Read the lines below. Copy out any that hold the string "JSON".

start LISTED RECORDS

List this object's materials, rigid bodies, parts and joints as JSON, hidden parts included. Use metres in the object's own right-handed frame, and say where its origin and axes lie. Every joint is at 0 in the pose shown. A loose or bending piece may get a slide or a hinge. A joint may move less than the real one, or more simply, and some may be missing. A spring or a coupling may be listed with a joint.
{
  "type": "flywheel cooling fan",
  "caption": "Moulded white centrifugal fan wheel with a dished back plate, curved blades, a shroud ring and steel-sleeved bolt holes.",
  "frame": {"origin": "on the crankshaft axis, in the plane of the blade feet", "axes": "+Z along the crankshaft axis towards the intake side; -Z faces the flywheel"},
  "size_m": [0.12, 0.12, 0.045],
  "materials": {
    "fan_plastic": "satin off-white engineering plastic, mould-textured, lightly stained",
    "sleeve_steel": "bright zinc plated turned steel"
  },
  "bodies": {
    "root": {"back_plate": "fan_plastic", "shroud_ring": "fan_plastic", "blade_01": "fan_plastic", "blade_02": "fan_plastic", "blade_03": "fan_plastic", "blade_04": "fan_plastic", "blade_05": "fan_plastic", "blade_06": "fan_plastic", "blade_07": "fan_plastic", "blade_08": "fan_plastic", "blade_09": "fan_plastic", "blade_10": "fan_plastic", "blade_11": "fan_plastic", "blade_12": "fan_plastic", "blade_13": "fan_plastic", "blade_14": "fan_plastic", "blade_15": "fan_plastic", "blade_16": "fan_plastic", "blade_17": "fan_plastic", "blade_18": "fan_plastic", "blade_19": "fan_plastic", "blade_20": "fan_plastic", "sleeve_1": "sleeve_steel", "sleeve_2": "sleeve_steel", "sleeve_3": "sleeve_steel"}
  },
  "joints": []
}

end LISTED RECORDS
start LISTED RECORDS

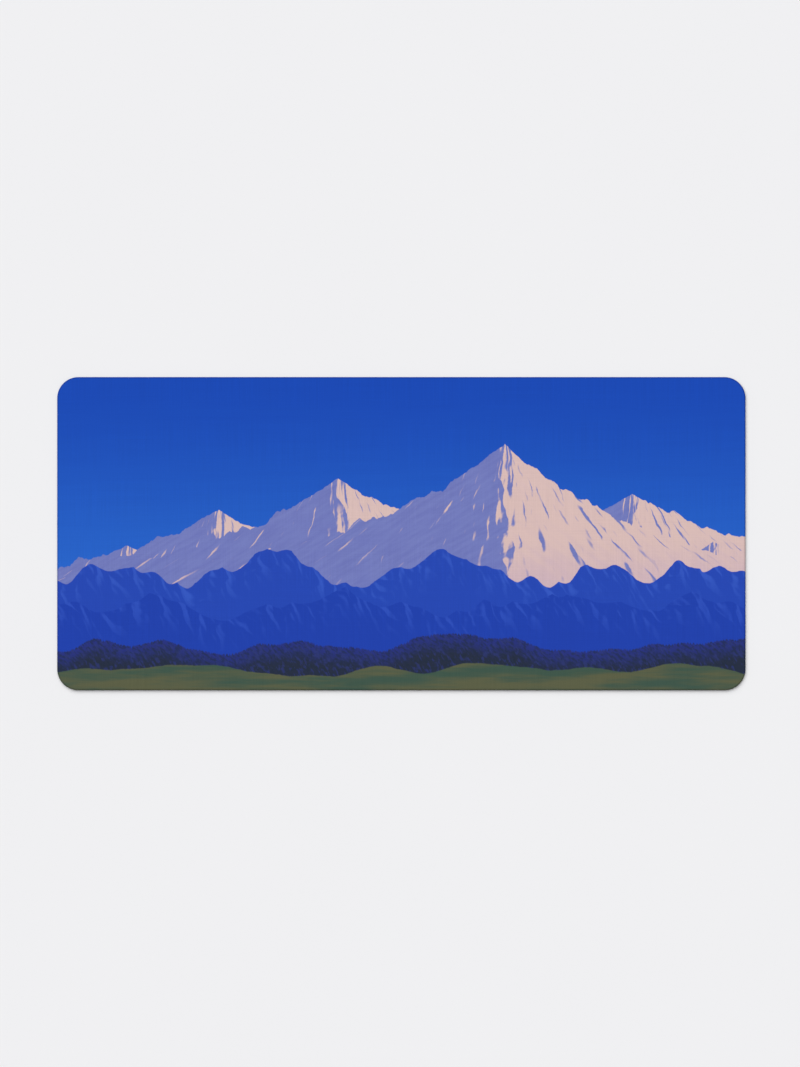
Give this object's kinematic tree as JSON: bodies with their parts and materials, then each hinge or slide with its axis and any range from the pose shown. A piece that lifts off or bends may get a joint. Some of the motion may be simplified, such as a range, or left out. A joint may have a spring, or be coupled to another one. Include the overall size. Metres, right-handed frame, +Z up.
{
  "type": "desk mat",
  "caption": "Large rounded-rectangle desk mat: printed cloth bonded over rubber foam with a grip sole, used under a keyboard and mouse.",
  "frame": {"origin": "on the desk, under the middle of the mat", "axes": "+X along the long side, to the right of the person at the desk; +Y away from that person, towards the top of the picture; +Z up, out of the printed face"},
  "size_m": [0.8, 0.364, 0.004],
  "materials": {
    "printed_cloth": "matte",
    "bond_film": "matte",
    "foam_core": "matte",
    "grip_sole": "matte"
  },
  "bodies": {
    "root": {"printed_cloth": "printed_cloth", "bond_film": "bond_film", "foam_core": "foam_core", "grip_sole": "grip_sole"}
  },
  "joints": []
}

end LISTED RECORDS

• EXPECTED ANSWER:
List this object's materials, rigid bodies, parts and joints as JSON, hidden parts included. Use metres in the object's own right-handed frame, and say where its origin and axes lie. Every joint is at 0 in the pose shown. A loose or bending piece may get a slide or a hinge. A joint may move less than the real one, or more simply, and some may be missing. A spring or a coupling may be listed with a joint.
Give this object's kinematic tree as JSON: bodies with their parts and materials, then each hinge or slide with its axis and any range from the pose shown. A piece that lifts off or bends may get a joint. Some of the motion may be simplified, such as a range, or left out. A joint may have a spring, or be coupled to another one. Include the overall size. Metres, right-handed frame, +Z up.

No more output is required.